1800 East Oakton Street
Des Plaines, Illinois 60018-2187
FAX 847.296.3769

April 5, 2004

Jonathan Snare
Acting Assistant Secretary of Labor
Occupational Safety and Health Administration
U.S. Department of Labor
200 Constitution Avenue, NW
Washington, DC 20210

RE: Reactive Chemical Hazards

Dear Mr. Snare:

The American Society of Safety Engineers (ASSE), on behalf of its 30,000 member safety, health and environmental (SH+E) professionals is concerned that this nation has not adequately addressed the issue of reactive chemicals and that the time has come to develop a consensus plan to address reactive chemicals that can be advanced by the Occupational Safety and Health Administration (OSHA).

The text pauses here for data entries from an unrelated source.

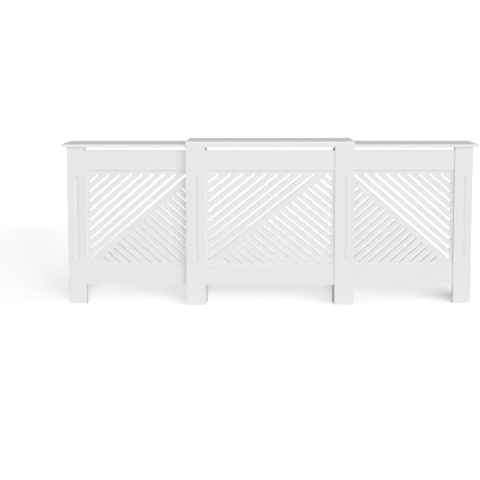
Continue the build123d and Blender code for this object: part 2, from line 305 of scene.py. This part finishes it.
crest_radius = 0.00175
root_radius = 0.00125
thread_pitch = 0.0016
ridge_share = 0.28
thread_start = 0.002
tip_length = 0.004
tip_blunt = 0.0002

points_around = 48
dome_rings = 21
rim_rings = 5
rings_per_pitch = 8

post_screw_length = 0.035
block_screw_length = 0.032
bracket_screw_length = 0.014

# Each end unit has two corner blocks, with a screw to either side of a block's middle.
block_length = 0.030
block_offset = 0.007
bracket_thickness = 0.002
bracket_hole_inset = 0.010


def pan_head_screw(length):
    """The skin of a wood screw as rings of points from the middle of its head to its tip, and
    the heights of the two points that close it.

    The skin is a profile turned about the Z axis. Over the head the ring's radius grows from 0
    and the height falls from the dome's by head_dome times the square of the radius as a share
    of head_radius; the cross recess sinks it where the lesser of |x| and |y| is within the slot
    and the radius is within the recess's reach. Then the profile drops down the rounded rim,
    runs in under the head and down the shank. On the shank the radius swings between root and
    crest as the fraction of (depth / pitch - turn) passes its middle, and over the last stretch
    it shrinks in proportion to what is left of the length.
    """
    turn = np.linspace(0.0, 2.0 * pi, points_around, endpoint=False)

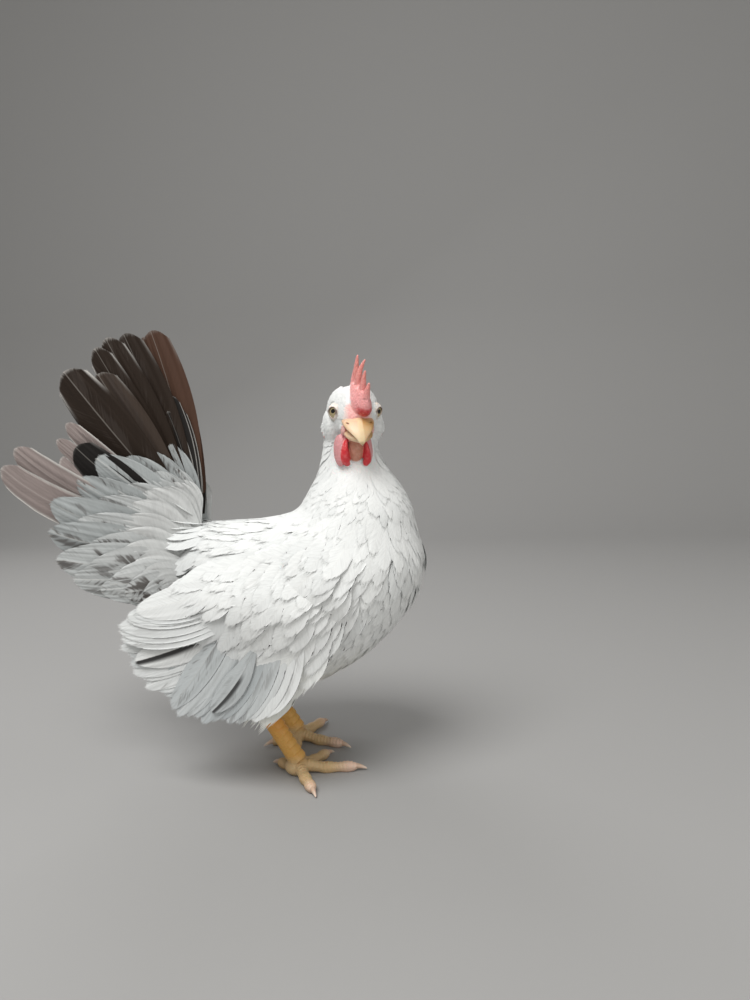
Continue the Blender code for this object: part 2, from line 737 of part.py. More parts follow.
def tail_place(radius, angle):
    """The point of the side plane at this distance from the tail's root and angle from upright."""
    turn = math.radians(angle)
    return (TAIL_ROOT[0] - radius * math.sin(turn), TAIL_ROOT[1] + radius * math.cos(turn))


def tail_sheet(level):
    def height(x, z, s):
        back, up = TAIL_ROOT[0] - x, z - TAIL_ROOT[1]
        radius = math.hypot(back, up)
        turn = (math.degrees(math.atan2(back, up)) - TAIL_START_ANGLE) / TAIL_SPLAY_ANGLE
        lift = min(max((radius - TAIL_ROOT_DEPTH) / TAIL_LIFT_REACH, 0.0), 1.0) * TAIL_TIER_STEP * level
        return TAIL_MIDLINE_Y + radius / TAIL_SPLAY_RADIUS * TAIL_SPLAY_Y * max(turn, 0.0) + lift
    return height


def tail_tier(angles, lengths, bends, half_width, level, side, draw):
    vanes = []
    angles = [angle + TAIL_FAR_TURN[side] for angle in angles]
    for i, (angle, length, bend) in enumerate(zip(angles, lengths, bends)):
        after = angles[min(i + 1, len(angles) - 1)]
        before = angles[max(i - 1, 0)]
        step = math.radians((after - before) / (min(i + 1, len(angles) - 1) - max(i - 1, 0)))
        slopes = tuple(-VANE_SEPARATION / (radius * step) for radius in (TAIL_NEAR_RADIUS, length))
        reach = length * (1 + draw.uniform(-LENGTH_SPREAD, LENGTH_SPREAD))
        vanes.append(sheet_vane(tail_place(TAIL_ROOT_DEPTH, angle), tail_place(reach, angle), half_width,
                                tail_sheet(level), side, slopes, bend, TAIL_STATIONS))
    return vanes


def build_tail(side, materials):
    draw = random.Random(SEED + 5 + side)
    x, z = TAIL_CORE_CENTRE
    turn = Matrix.Rotation(TAIL_CORE_TURN, 3, "Y")
    tail = ellipsoid("tail", (x, 0, z), TAIL_CORE_SIZE, turn, *CORE_SEGMENTS)
    vanes = tail_tier(RECTRIX_ANGLES, RECTRIX_LENGTHS, RECTRIX_BENDS, RECTRIX_WIDTH / 2, 0, side, draw)
    vanes += tail_tier(COVERT_ANGLES, COVERT_LENGTHS, COVERT_BENDS, COVERT_WIDTH / 2, 1, side, draw)
    boolean(tail, vanes, "UNION")
    far = -side * 0.1
    near = side * GAP / 2
    boolean(tail, [box("half", (-0.3, min(far, near), 0.0), (0.1, max(far, near), 0.4))], "DIFFERENCE")
    boolean(tail, [torso_solid(GAP)], "DIFFERENCE")
    finish_node(tail, "tail_" + SIDE_NAMES[side], materials["tail"])


def saddle_sheet(x, z, s):
    """How far out the saddle feathers lie: on the torso's side at the root, then straight back."""
    return SADDLE_SHEET_Y[0] + (SADDLE_SHEET_Y[1] - SADDLE_SHEET_Y[0]) * s


def build_torso(materials):
    """The torso with the saddle feathers that fall over each side of the rump."""
    draw = random.Random(SEED + 11)
    torso = torso_solid()
    vanes = []
    for side in (RIGHT, LEFT):
        vanes += tier(SADDLE_COUNT, SADDLE_ROOTS, SADDLE_TIPS, SADDLE_WIDTH / 2, saddle_sheet, side, draw)
    boolean(torso, vanes, "UNION")
    finish_node(torso, "torso", materials["feather"])


# Legs


def limb(name, path, radii, count):
    """A round limb along a path of points."""
    rings = []
    for i, (place, radius) in enumerate(zip(path, radii)):
        ahead = path[min(i + 1, len(path) - 1)] - path[max(i - 1, 0)]
        axis = ahead.normalized()
        side = axis.cross(Vector((0, 0, 1)) if abs(axis.z) < 0.9 else Vector((0, 1, 0))).normalized()
        rings.append(oval_ring(place, side, side.cross(axis), radius, radius, radius, count))
    return loft(name, rings, path[0] - (path[1] - path[0]) * 0.05, path[-1] + (path[-1] - path[-2]) * 0.05)


def foot_joint(side):
    x, y = FOOT_PLACES[side]
    return Vector((x, y, SHANK_FOOT_HEIGHT))


def hock(side):
    offset = HOCK_OFFSET.copy()
    offset.y *= -side
    return foot_joint(side) + offset


def shank_solid(side, pad=0.0):
    """The shank from the foot to the hock, with the steps of the scutes round it."""
    foot, top = foot_joint(side), hock(side)
    path, radii = [], []
    for i in range(SCUTE_COUNT):
        for share, step in ((0.0, SCUTE_STEP), (0.82, 0.0)):
            t = (i + share) / SCUTE_COUNT
            spot = t * (len(SHANK_RADII) - 1)
            k = min(int(spot), len(SHANK_RADII) - 2)
            radius = SHANK_RADII[k] + (SHANK_RADII[k + 1] - SHANK_RADII[k]) * (spot - k)
            path.append(foot + (top - foot) * t)
            radii.append(radius + step + pad)
    return limb("shank", path, radii, SHANK_SIDES)


def toe_axis(side, name):
    azimuth, length = TOES[side][name]
    turn = math.radians(azimuth)
    return Vector((math.cos(turn), math.sin(turn), 0)), length


def toe_solid(side, name):
    forward, length = toe_axis(side, name)
    reach = length - CLAW_LENGTH
    start = foot_joint(side)
    path, radii = [], []
    joints = TOE_JOINTS[name]
    for i in range(joints * 3 + 1):
        t = i / (joints * 3)
        drop = min(t * TOE_DROP, 1.0)
        height = TOE_ROOT_HEIGHT + (TOE_AXIS_HEIGHT - TOE_ROOT_HEIGHT) * drop
        bulge = TOE_BULGE * math.cos(t * joints * 2 * math.pi)
        place = start + forward * (reach * t)
        place.z = height
        path.append(place)
        radii.append(TOE_RADIUS + (TOE_TIP_RADIUS - TOE_RADIUS) * t + bulge)
    return limb("toe", path, radii, TOE_SIDES)


def build_leg(side, materials):
    leg = shank_solid(side)
    foot = foot_joint(side)
    middle = (foot.x, foot.y, FOOT_PAD_HEIGHT)
    pad = ellipsoid("pad", middle, FOOT_PAD_SIZE, Matrix.Identity(3), *BALL_SEGMENTS)
    boolean(leg, [toe_solid(side, name) for name in TOES[side]] + [pad], "UNION")
    boolean(leg, [box("floor", (-0.1, -0.15, -0.05), (0.15, 0.15, 0.0))], "DIFFERENCE")
    finish_node(leg, "leg_" + SIDE_NAMES[side], materials["leg"])
    for name in TOES[side]:
        build_claw(side, name, materials)


def build_claw(side, name, materials):
    forward, length = toe_axis(side, name)
    start = foot_joint(side) + forward * (length - CLAW_LENGTH + CLAW_GAP)
    path, radii = [], []
    for k in range(5):
        t = k / 4
        place = start + forward * ((CLAW_LENGTH - CLAW_GAP) * t)
        place.z = 0.0026 - 0.0016 * t * t
        path.append(place)
        radii.append(CLAW_RADIUS * (1 - t) ** 0.7 + 0.0003)
    claw = limb("claw", path, radii, CLAW_SIDES)
    finish_node(claw, "claw_" + SIDE_NAMES[side] + "_" + name, materials["claw"])


def build_thigh(side, materials):
    """The feathered thigh, from inside the torso down to the hock."""
    top = hock(side)
    low = THIGH_SECTIONS[-1][0]
    high = THIGH_SECTIONS[0][0]
    rings = []
    for z, radius in THIGH_SECTIONS:
        lean = (z - low) * THIGH_LEAN
        centre = Vector((top.x + THIGH_FORWARD + lean, top.y + side * THIGH_OUT, z))
        rings.append(oval_ring(centre, Vector((1, 0, 0)), Vector((0, 1, 0)),
                               radius * THIGH_DEPTH, radius, radius, THIGH_SIDES))
    thigh = loft("thigh", rings, Vector((top.x + THIGH_FORWARD, top.y, high + THIGH_CAP)),
                 Vector((top.x + THIGH_FORWARD, top.y, low - THIGH_CAP)))
    boolean(thigh, [torso_solid(GAP)], "DIFFERENCE")
    boolean(thigh, [shank_solid(side, GAP)], "DIFFERENCE")
    finish_node(thigh, "thigh_" + SIDE_NAMES[side], materials["feather"])


def centre_on_floor():
    """Moves every mesh so that the bounding box stands centred on the origin."""
    meshes = [obj for obj in bpy.data.objects if obj.type == "MESH"]
    corners = [v.co for obj in meshes for v in obj.data.vertices]
    low = [min(c[i] for c in corners) for i in range(3)]
    high = [max(c[i] for c in corners) for i in range(3)]
    shift = Vector((-(low[0] + high[0]) / 2, -(low[1] + high[1]) / 2, -low[2]))
    for obj in meshes:
        obj.data.transform(Matrix.Translation(shift))


def main():
    clear_scene()
    materials = {
        "feather": make_material("white_feather", WHITE, 0.75),
        "tail": make_material("tail_feather", BLACK_BROWN, 0.6),
        "comb": make_material("comb_skin", COMB_RED, 0.55),
        "wattle": make_material("wattle_skin", WATTLE_RED, 0.5),
        "lobe": make_material("earlobe_skin", LOBE_PINK, 0.6),
        "beak": make_material("beak_horn", BEAK_HORN, 0.35),
        "eye": make_material("eye_iris", EYE_OLIVE, 0.08),
        "leg": make_material("leg_scale", LEG_YELLOW, 0.5),
        "claw": make_material("claw_horn", CLAW_HORN, 0.35),
    }
    build_torso(materials)
    neck = neck_solid()
    boolean(neck, [torso_solid(GAP)], "DIFFERENCE")
    boolean(neck, [head_solid(GAP)], "DIFFERENCE")
    finish_node(neck, "neck", materials["feather"])
    build_head(materials)
    build_beak(materials)
    build_comb(materials)
    for side in (RIGHT, LEFT):
        build_wing(side, materials)
        build_tail(side, materials)
        build_thigh(side, materials)
        build_leg(side, materials)
    centre_on_floor()


main()
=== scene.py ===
"""The looks of the Japanese bantam hen: skin, feathers, eyes, beak, feet, floor, lights and camera.

Everything is laid out in the bird's own frame: the body faces +X, its left side is +Y, up is +Z, and the
origin is the point of the floor midway between the feet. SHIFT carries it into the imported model's frame.
"""

import math
from functools import reduce

import bmesh
import bpy
import numpy as np
from mathutils import Matrix, Vector, noise
from mathutils.bvhtree import BVHTree
from mathutils.kdtree import KDTree


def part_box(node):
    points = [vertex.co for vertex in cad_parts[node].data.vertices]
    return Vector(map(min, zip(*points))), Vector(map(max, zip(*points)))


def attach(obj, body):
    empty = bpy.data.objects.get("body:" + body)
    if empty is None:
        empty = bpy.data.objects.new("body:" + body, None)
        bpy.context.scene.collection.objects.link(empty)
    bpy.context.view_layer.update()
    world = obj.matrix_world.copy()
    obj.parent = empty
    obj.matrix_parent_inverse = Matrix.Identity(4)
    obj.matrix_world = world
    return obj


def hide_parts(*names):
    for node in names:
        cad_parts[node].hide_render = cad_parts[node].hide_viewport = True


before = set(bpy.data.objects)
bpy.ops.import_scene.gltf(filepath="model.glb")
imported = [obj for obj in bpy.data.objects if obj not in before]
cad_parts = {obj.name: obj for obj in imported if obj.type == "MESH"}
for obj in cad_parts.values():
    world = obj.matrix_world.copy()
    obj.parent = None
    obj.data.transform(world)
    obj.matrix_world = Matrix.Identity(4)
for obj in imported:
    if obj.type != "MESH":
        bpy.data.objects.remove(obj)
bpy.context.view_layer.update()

RIGHT, LEFT = -1, 1
SIDE_NAMES = {RIGHT: "right", LEFT: "left"}
SIDES = (RIGHT, LEFT)


def metres(rows):
    """Numbers that are given in tenths of a millimetre."""
    return np.array(rows) / 10000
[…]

ASSE supports OSHA's recent efforts to advance the understanding of reactive chemical hazards. The availability of resources from OSHA and the continued development of guidance documents on the issue are important, as is OSHA's making available on its web site the Center for Chemical Process Safety's Essential Practices for Managing Chemical Reactivity Hazards .

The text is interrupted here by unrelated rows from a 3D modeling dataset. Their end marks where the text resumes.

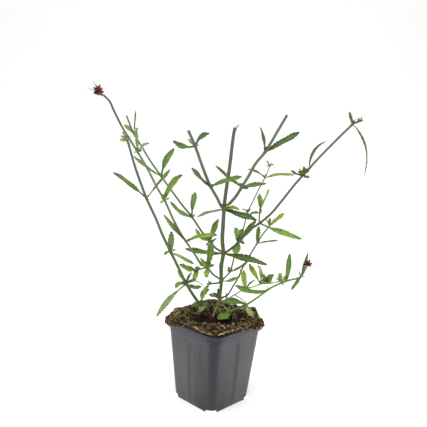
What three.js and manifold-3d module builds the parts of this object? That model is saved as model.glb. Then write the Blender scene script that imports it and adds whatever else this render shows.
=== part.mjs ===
import * as THREE from 'three';
import { mergeVertices } from 'three/addons/utils/BufferGeometryUtils.js';
import Module from 'manifold-3d';

// A young verbena in a square nursery pot, in millimetres.
// +Z is up, +X is the plant's right and +Y its back. The origin is the middle of the pot's underside.

const wasm = await Module();
wasm.setup();

// ---------------------------------------------------------------- driving dimensions

const POT_HEIGHT = 97;
const POT_TURN = THREE.MathUtils.degToRad(45.8);   // the pot stands with a corner to the front
const LIP_HALF = 45;                               // half the width over the lip
const LIP_DEEP = 7;
const LIP_SKIN = 1.1;
const LIP_OUT = 4;                                 // how far the lip stands out from the wall
const BASE_HALF = 33;
const BASE_CORNER = 9;                             // corner radius of the wall at the base
const CORNER_GROWTH = 1;                           // the corner radius grows this much up the wall
const COLLAR_FROM = 83;                            // the wall steps out a little under the lip
const COLLAR_STEP = 0.5;
const WALL = 1.2;
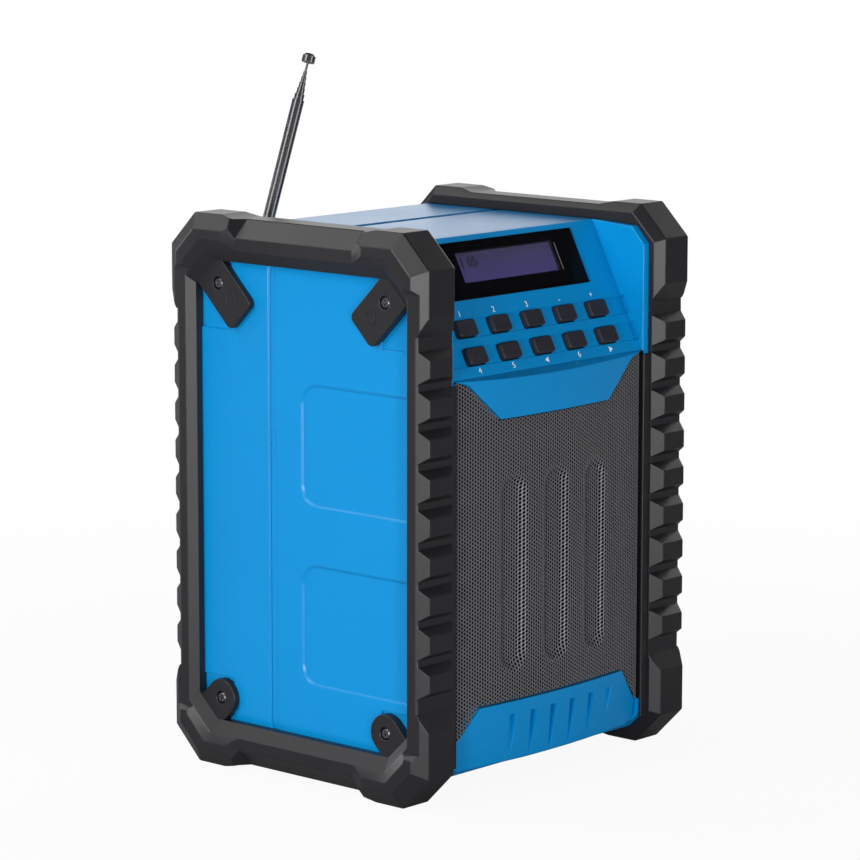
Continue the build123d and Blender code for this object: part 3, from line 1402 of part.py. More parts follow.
for (x, y), name in zip(key_places, key_names):
    pieces[f"button_{name}"] = key_form.part.moved(panel_plane.location * Location((x, y, 0)))

for name, piece in pieces.items():
    piece.label = name
    export_step(piece, f"parts/{name}.step")
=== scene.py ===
import bpy
from math import cos, radians, sin, sqrt
from mathutils import Matrix, Vector


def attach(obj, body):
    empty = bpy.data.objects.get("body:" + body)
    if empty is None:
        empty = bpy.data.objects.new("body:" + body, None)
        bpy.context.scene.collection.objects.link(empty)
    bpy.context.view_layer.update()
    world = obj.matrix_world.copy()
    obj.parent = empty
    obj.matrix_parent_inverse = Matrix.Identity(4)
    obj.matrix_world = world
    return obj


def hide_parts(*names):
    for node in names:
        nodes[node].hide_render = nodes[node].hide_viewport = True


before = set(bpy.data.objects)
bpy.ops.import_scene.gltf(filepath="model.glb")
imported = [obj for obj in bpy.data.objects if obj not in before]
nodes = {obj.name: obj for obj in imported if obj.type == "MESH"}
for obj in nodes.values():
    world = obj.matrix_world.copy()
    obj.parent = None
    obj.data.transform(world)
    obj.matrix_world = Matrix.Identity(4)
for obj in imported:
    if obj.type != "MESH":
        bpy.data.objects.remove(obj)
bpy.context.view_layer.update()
scene = bpy.context.scene
print("frame loaded:", len(nodes), "nodes")

# camera, lamps and floor
camera = {
    "place": (-1.1666, -1.0416, 0.4005),
    "turn": (80.515, -0.061, -48.201),  # degrees, looking slightly down at the front left corner
    "lens": 155.64,
    "sensor": 36.0,
    "near": 0.05,
    "far": 20.0,
}
studio = {
    "world": (0.085, 0.087, 0.092),
    "aim": (0, 0, 0.12),
    "lamps": {
        "key": {"place": (-1.5, 0.30, 1.45), "size": 0.9, "power": 9.0, "colour": (1.0, 0.99, 0.98)},
        "sky": {"place": (-0.55, 1.38, 1.58), "size": 1.2, "power": 10.0, "colour": (1.0, 0.99, 0.98)},
        "fill": {"place": (0.4, -2.0, 0.6), "size": 0.9, "power": 7.0, "colour": (0.98, 0.99, 1.0)},
        "strip": {"place": (-1.80, 0.30, 0.72), "size": 0.35, "power": 10.0, "colour": (1.0, 1.0, 1.0)},
        "low": {"place": (-1.85, -0.80, 0.20), "size": 0.45, "power": 16.0, "colour": (1.0, 1.0, 1.0)},
        "near": {"place": (-1.1, -1.65, 0.20), "size": 0.45, "power": 16.0, "colour": (1.0, 1.0, 1.0)},
        "back": {"place": (1.6, 1.4, 0.75), "size": 1.4, "power": 7.0, "colour": (1.0, 1.0, 1.0)},
        "rear": {"place": (-0.6, 2.0, 0.35), "size": 0.8, "power": 8.0, "colour": (1.0, 1.0, 1.0)},
        "right": {"place": (1.95, 0.15, 0.65), "size": 1.0, "power": 14.0, "colour": (1.0, 1.0, 1.0)},
    },
}
# the floor looks white, softens to pure white away from the object and bounces less light than it shows
floorPaper = {
    "size": 12.0, "rough": 0.9, "seen": 0.86, "bounced": 0.40, "near": 0.25, "far": 0.75, "least": 0.93,
}


def deselectAll():
    if bpy.context.object and bpy.context.object.mode != "OBJECT":
        bpy.ops.object.mode_set(mode="OBJECT")
    bpy.ops.object.select_all(action="DESELECT")


def makeActive(obj):
    deselectAll()
    obj.select_set(True)
    bpy.context.view_layer.objects.active = obj


def addCamera():
    bpy.ops.object.camera_add(location=camera["place"], rotation=[radians(a) for a in camera["turn"]])
    view = bpy.context.object
    view.name = "viewCamera"
    view.data.lens = camera["lens"]
    view.data.sensor_width = camera["sensor"]
    view.data.clip_start = camera["near"]
    view.data.clip_end = camera["far"]
    scene.camera = view


def addLight(name, spec):
    bpy.ops.object.light_add(type="AREA", location=spec["place"])
    lamp = bpy.context.object
    lamp.name = name
    lamp.data.shape = "DISK"
    lamp.data.size = spec["size"]
    lamp.data.energy = spec["power"]
    lamp.data.color = spec["colour"]
    aim = Vector(studio["aim"]) - Vector(spec["place"])
    lamp.rotation_euler = aim.to_track_quat("-Z", "Y").to_euler()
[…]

Despite these positive efforts, ASSE's members continue to feel a sense of risk that not enough is being done to ensure that all employers take full and active responsibility for properly controlling processes using reactive chemicals and to ensure their employees understand the risks posed by reactive chemicals.

Given the significant risk that reactive chemicals pose, ASSE's members believe OSHA should employ additional and specific advocacy tools to encourage every employer to take full and active responsibility for ensuring that management systems are in place and that their employees understand the risks posed by reactive chemicals.

OSHA needs to convey a clear statement of employer responsibility in its communications and activities related to reactive chemicals. That message must reiterate in unambiguous terms the following principles :

•  Users of chemicals have the responsibility to assure that reactivity hazards are reviewed prior to use of a new or altered chemical or process is initiated, including waste handling and disposal.

•  The review, including any systems and process safety analytical techniques employed, must be documented and made available for employee review.

•  The review must include material safety data sheets, manufacturer data sheets, if available, and recognized references on chemical reactivity hazards. Consensus among industry stakeholders would determine which widely applicable references would be required

•  Following the reviews, the employer must document the identified potential reactivity hazards and control measures.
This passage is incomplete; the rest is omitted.